(Structured object records)
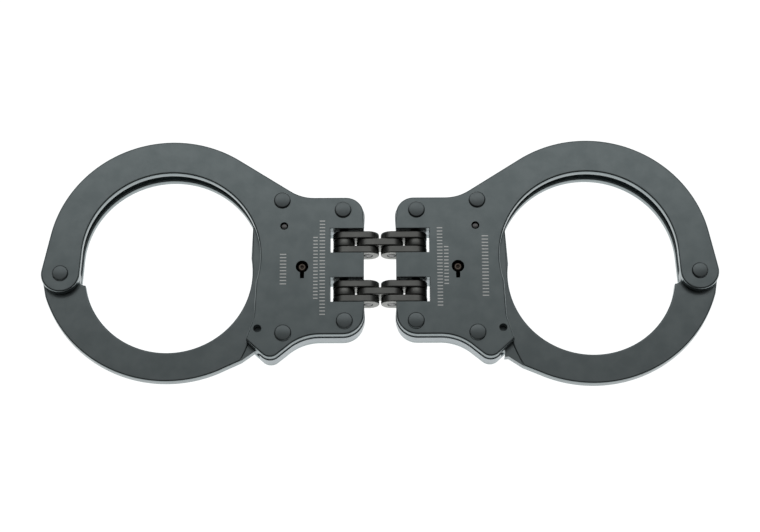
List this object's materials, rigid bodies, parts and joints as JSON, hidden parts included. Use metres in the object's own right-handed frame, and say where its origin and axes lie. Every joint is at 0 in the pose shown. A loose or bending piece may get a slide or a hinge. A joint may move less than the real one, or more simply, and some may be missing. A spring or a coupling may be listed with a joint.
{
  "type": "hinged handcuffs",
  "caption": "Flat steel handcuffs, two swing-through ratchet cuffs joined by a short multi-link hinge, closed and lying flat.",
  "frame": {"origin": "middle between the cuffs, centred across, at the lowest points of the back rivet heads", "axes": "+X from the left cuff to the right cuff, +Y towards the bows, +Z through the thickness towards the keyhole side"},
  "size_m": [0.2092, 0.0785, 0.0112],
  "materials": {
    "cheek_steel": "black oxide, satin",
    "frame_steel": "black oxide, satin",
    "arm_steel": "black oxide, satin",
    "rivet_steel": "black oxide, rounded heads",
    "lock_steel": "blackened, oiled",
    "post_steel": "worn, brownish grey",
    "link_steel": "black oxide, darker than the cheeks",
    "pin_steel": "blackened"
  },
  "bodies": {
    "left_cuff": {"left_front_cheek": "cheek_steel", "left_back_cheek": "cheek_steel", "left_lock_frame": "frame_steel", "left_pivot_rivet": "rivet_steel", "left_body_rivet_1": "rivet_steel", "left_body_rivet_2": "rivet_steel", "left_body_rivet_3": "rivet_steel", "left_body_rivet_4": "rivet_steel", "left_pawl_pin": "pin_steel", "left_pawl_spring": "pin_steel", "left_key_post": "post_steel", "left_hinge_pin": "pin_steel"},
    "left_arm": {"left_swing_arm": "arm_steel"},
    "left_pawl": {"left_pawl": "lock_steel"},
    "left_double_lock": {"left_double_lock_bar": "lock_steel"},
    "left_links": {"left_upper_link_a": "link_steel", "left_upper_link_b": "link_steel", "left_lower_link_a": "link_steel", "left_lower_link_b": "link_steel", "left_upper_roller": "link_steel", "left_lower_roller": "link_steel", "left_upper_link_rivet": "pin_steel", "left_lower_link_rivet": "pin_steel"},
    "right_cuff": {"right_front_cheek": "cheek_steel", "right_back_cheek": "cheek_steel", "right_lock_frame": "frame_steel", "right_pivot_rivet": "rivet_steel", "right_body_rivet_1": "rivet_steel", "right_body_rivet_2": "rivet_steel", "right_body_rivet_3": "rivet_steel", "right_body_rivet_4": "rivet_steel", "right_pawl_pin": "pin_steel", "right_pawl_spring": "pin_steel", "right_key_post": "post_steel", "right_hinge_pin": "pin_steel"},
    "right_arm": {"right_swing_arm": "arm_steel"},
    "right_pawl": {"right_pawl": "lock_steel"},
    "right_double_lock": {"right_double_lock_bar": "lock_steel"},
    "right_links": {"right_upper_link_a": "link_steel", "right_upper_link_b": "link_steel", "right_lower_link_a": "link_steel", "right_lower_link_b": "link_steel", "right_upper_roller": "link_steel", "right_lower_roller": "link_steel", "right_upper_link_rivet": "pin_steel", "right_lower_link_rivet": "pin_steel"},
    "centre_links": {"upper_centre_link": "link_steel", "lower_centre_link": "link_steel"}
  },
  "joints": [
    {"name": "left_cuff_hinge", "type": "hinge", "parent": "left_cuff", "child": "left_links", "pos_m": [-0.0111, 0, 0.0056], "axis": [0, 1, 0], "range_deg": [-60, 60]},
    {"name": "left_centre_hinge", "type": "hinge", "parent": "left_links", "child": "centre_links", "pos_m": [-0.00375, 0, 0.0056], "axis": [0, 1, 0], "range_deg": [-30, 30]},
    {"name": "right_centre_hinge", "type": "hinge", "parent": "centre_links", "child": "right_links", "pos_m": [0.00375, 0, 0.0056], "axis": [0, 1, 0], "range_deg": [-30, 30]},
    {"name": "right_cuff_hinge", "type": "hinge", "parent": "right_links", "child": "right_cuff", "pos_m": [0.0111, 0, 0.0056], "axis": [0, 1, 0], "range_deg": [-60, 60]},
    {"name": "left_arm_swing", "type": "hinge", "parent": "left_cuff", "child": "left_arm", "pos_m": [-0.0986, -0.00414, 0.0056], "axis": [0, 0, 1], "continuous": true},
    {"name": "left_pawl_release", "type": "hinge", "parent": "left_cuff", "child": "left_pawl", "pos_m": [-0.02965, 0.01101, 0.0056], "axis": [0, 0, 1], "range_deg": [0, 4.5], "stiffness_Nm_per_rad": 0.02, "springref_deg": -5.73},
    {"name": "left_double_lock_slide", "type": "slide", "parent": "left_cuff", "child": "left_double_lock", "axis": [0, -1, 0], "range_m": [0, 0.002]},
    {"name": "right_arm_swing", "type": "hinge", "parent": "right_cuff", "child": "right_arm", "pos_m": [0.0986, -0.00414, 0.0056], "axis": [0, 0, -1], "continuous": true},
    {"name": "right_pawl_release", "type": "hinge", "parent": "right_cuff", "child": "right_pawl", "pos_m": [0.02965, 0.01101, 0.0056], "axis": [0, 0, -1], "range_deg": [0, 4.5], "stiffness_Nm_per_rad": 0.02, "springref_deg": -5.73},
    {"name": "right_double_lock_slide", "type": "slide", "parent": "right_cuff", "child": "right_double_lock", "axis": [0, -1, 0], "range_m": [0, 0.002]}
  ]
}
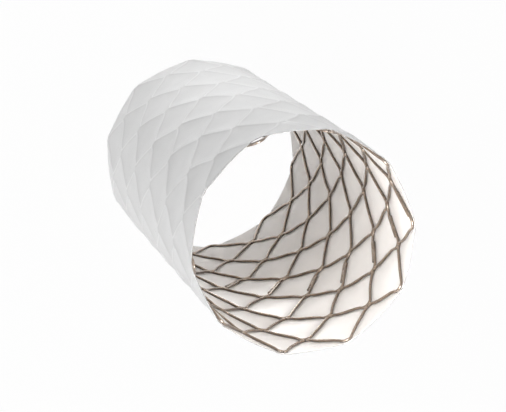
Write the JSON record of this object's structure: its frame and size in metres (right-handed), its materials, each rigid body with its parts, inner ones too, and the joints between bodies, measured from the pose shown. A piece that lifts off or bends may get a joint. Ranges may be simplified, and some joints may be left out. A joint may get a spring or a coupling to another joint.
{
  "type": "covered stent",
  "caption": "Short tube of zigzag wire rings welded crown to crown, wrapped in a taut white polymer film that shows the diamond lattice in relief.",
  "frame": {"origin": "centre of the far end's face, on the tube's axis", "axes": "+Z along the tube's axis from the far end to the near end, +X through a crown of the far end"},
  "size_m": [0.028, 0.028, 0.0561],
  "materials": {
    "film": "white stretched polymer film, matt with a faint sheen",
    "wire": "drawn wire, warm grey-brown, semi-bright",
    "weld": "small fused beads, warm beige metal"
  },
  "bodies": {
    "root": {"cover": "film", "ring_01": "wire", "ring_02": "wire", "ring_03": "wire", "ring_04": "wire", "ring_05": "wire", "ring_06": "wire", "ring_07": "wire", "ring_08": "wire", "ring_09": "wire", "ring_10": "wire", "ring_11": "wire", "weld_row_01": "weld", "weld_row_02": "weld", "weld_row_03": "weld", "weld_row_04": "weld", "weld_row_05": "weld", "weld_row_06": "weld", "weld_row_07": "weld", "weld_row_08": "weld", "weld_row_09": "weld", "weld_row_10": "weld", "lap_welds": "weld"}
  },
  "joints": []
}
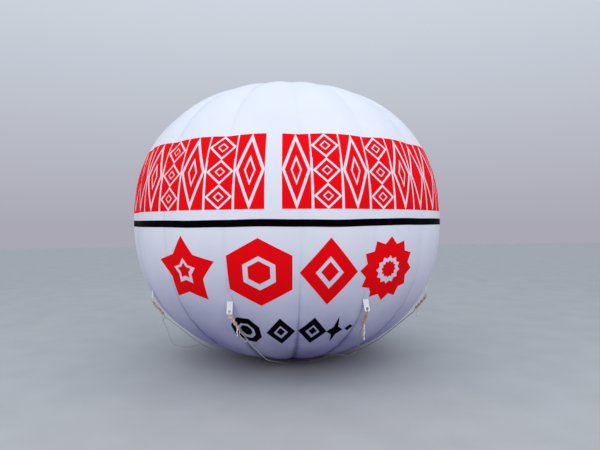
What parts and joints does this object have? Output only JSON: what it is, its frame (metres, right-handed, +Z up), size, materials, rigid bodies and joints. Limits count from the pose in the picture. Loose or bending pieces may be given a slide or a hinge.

## PROMPT
Repeat every line of the material exactly as given.

## SOLUTION TO THE PROBLEM
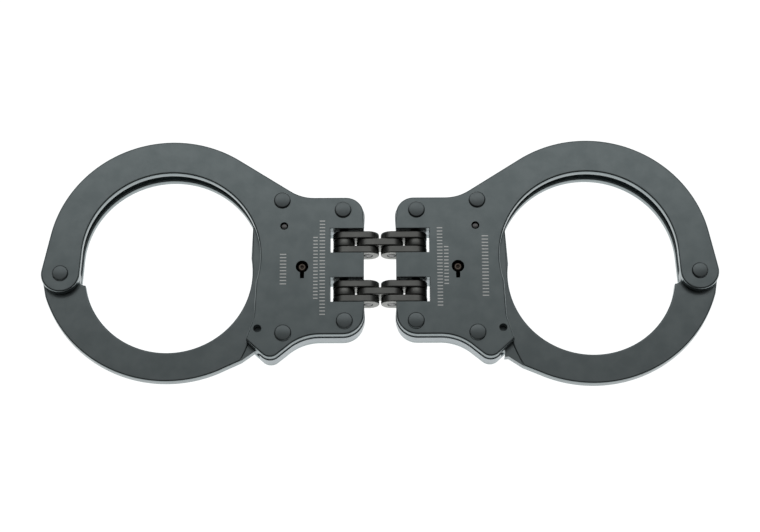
List this object's materials, rigid bodies, parts and joints as JSON, hidden parts included. Use metres in the object's own right-handed frame, and say where its origin and axes lie. Every joint is at 0 in the pose shown. A loose or bending piece may get a slide or a hinge. A joint may move less than the real one, or more simply, and some may be missing. A spring or a coupling may be listed with a joint.
{
  "type": "hinged handcuffs",
  "caption": "Flat steel handcuffs, two swing-through ratchet cuffs joined by a short multi-link hinge, closed and lying flat.",
  "frame": {"origin": "middle between the cuffs, centred across, at the lowest points of the back rivet heads", "axes": "+X from the left cuff to the right cuff, +Y towards the bows, +Z through the thickness towards the keyhole side"},
  "size_m": [0.2092, 0.0785, 0.0112],
  "materials": {
    "cheek_steel": "black oxide, satin",
    "frame_steel": "black oxide, satin",
    "arm_steel": "black oxide, satin",
    "rivet_steel": "black oxide, rounded heads",
    "lock_steel": "blackened, oiled",
    "post_steel": "worn, brownish grey",
    "link_steel": "black oxide, darker than the cheeks",
    "pin_steel": "blackened"
  },
  "bodies": {
    "left_cuff": {"left_front_cheek": "cheek_steel", "left_back_cheek": "cheek_steel", "left_lock_frame": "frame_steel", "left_pivot_rivet": "rivet_steel", "left_body_rivet_1": "rivet_steel", "left_body_rivet_2": "rivet_steel", "left_body_rivet_3": "rivet_steel", "left_body_rivet_4": "rivet_steel", "left_pawl_pin": "pin_steel", "left_pawl_spring": "pin_steel", "left_key_post": "post_steel", "left_hinge_pin": "pin_steel"},
    "left_arm": {"left_swing_arm": "arm_steel"},
    "left_pawl": {"left_pawl": "lock_steel"},
    "left_double_lock": {"left_double_lock_bar": "lock_steel"},
    "left_links": {"left_upper_link_a": "link_steel", "left_upper_link_b": "link_steel", "left_lower_link_a": "link_steel", "left_lower_link_b": "link_steel", "left_upper_roller": "link_steel", "left_lower_roller": "link_steel", "left_upper_link_rivet": "pin_steel", "left_lower_link_rivet": "pin_steel"},
    "right_cuff": {"right_front_cheek": "cheek_steel", "right_back_cheek": "cheek_steel", "right_lock_frame": "frame_steel", "right_pivot_rivet": "rivet_steel", "right_body_rivet_1": "rivet_steel", "right_body_rivet_2": "rivet_steel", "right_body_rivet_3": "rivet_steel", "right_body_rivet_4": "rivet_steel", "right_pawl_pin": "pin_steel", "right_pawl_spring": "pin_steel", "right_key_post": "post_steel", "right_hinge_pin": "pin_steel"},
    "right_arm": {"right_swing_arm": "arm_steel"},
    "right_pawl": {"right_pawl": "lock_steel"},
    "right_double_lock": {"right_double_lock_bar": "lock_steel"},
    "right_links": {"right_upper_link_a": "link_steel", "right_upper_link_b": "link_steel", "right_lower_link_a": "link_steel", "right_lower_link_b": "link_steel", "right_upper_roller": "link_steel", "right_lower_roller": "link_steel", "right_upper_link_rivet": "pin_steel", "right_lower_link_rivet": "pin_steel"},
    "centre_links": {"upper_centre_link": "link_steel", "lower_centre_link": "link_steel"}
  },
  "joints": [
    {"name": "left_cuff_hinge", "type": "hinge", "parent": "left_cuff", "child": "left_links", "pos_m": [-0.0111, 0, 0.0056], "axis": [0, 1, 0], "range_deg": [-60, 60]},
    {"name": "left_centre_hinge", "type": "hinge", "parent": "left_links", "child": "centre_links", "pos_m": [-0.00375, 0, 0.0056], "axis": [0, 1, 0], "range_deg": [-30, 30]},
    {"name": "right_centre_hinge", "type": "hinge", "parent": "centre_links", "child": "right_links", "pos_m": [0.00375, 0, 0.0056], "axis": [0, 1, 0], "range_deg": [-30, 30]},
    {"name": "right_cuff_hinge", "type": "hinge", "parent": "right_links", "child": "right_cuff", "pos_m": [0.0111, 0, 0.0056], "axis": [0, 1, 0], "range_deg": [-60, 60]},
    {"name": "left_arm_swing", "type": "hinge", "parent": "left_cuff", "child": "left_arm", "pos_m": [-0.0986, -0.00414, 0.0056], "axis": [0, 0, 1], "continuous": true},
    {"name": "left_pawl_release", "type": "hinge", "parent": "left_cuff", "child": "left_pawl", "pos_m": [-0.02965, 0.01101, 0.0056], "axis": [0, 0, 1], "range_deg": [0, 4.5], "stiffness_Nm_per_rad": 0.02, "springref_deg": -5.73},
    {"name": "left_double_lock_slide", "type": "slide", "parent": "left_cuff", "child": "left_double_lock", "axis": [0, -1, 0], "range_m": [0, 0.002]},
    {"name": "right_arm_swing", "type": "hinge", "parent": "right_cuff", "child": "right_arm", "pos_m": [0.0986, -0.00414, 0.0056], "axis": [0, 0, -1], "continuous": true},
    {"name": "right_pawl_release", "type": "hinge", "parent": "right_cuff", "child": "right_pawl", "pos_m": [0.02965, 0.01101, 0.0056], "axis": [0, 0, -1], "range_deg": [0, 4.5], "stiffness_Nm_per_rad": 0.02, "springref_deg": -5.73},
    {"name": "right_double_lock_slide", "type": "slide", "parent": "right_cuff", "child": "right_double_lock", "axis": [0, -1, 0], "range_m": [0, 0.002]}
  ]
}
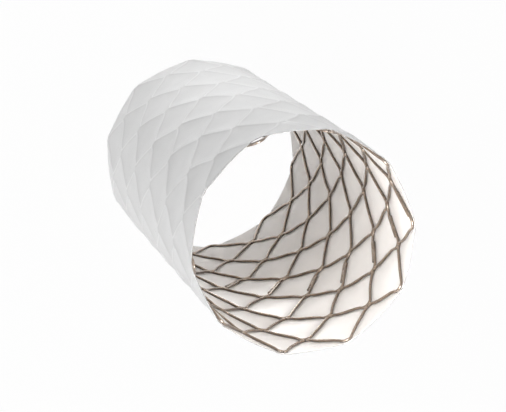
Write the JSON record of this object's structure: its frame and size in metres (right-handed), its materials, each rigid body with its parts, inner ones too, and the joints between bodies, measured from the pose shown. A piece that lifts off or bends may get a joint. Ranges may be simplified, and some joints may be left out. A joint may get a spring or a coupling to another joint.
{
  "type": "covered stent",
  "caption": "Short tube of zigzag wire rings welded crown to crown, wrapped in a taut white polymer film that shows the diamond lattice in relief.",
  "frame": {"origin": "centre of the far end's face, on the tube's axis", "axes": "+Z along the tube's axis from the far end to the near end, +X through a crown of the far end"},
  "size_m": [0.028, 0.028, 0.0561],
  "materials": {
    "film": "white stretched polymer film, matt with a faint sheen",
    "wire": "drawn wire, warm grey-brown, semi-bright",
    "weld": "small fused beads, warm beige metal"
  },
  "bodies": {
    "root": {"cover": "film", "ring_01": "wire", "ring_02": "wire", "ring_03": "wire", "ring_04": "wire", "ring_05": "wire", "ring_06": "wire", "ring_07": "wire", "ring_08": "wire", "ring_09": "wire", "ring_10": "wire", "ring_11": "wire", "weld_row_01": "weld", "weld_row_02": "weld", "weld_row_03": "weld", "weld_row_04": "weld", "weld_row_05": "weld", "weld_row_06": "weld", "weld_row_07": "weld", "weld_row_08": "weld", "weld_row_09": "weld", "weld_row_10": "weld", "lap_welds": "weld"}
  },
  "joints": []
}
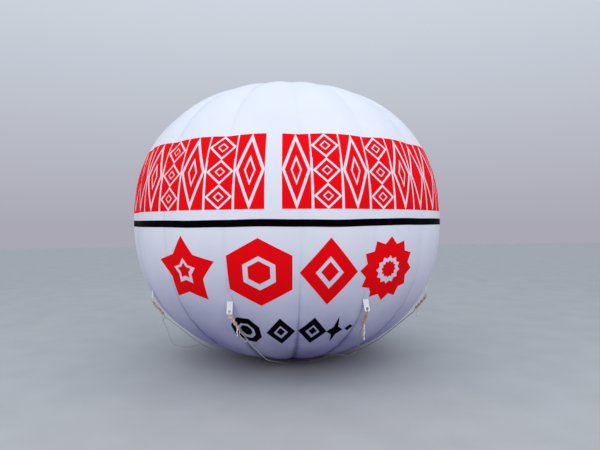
What parts and joints does this object have? Output only JSON: what it is, its frame (metres, right-handed, +Z up), size, materials, rigid bodies and joints. Limits count from the pose in the picture. Loose or bending pieces may be given a slide or a hinge.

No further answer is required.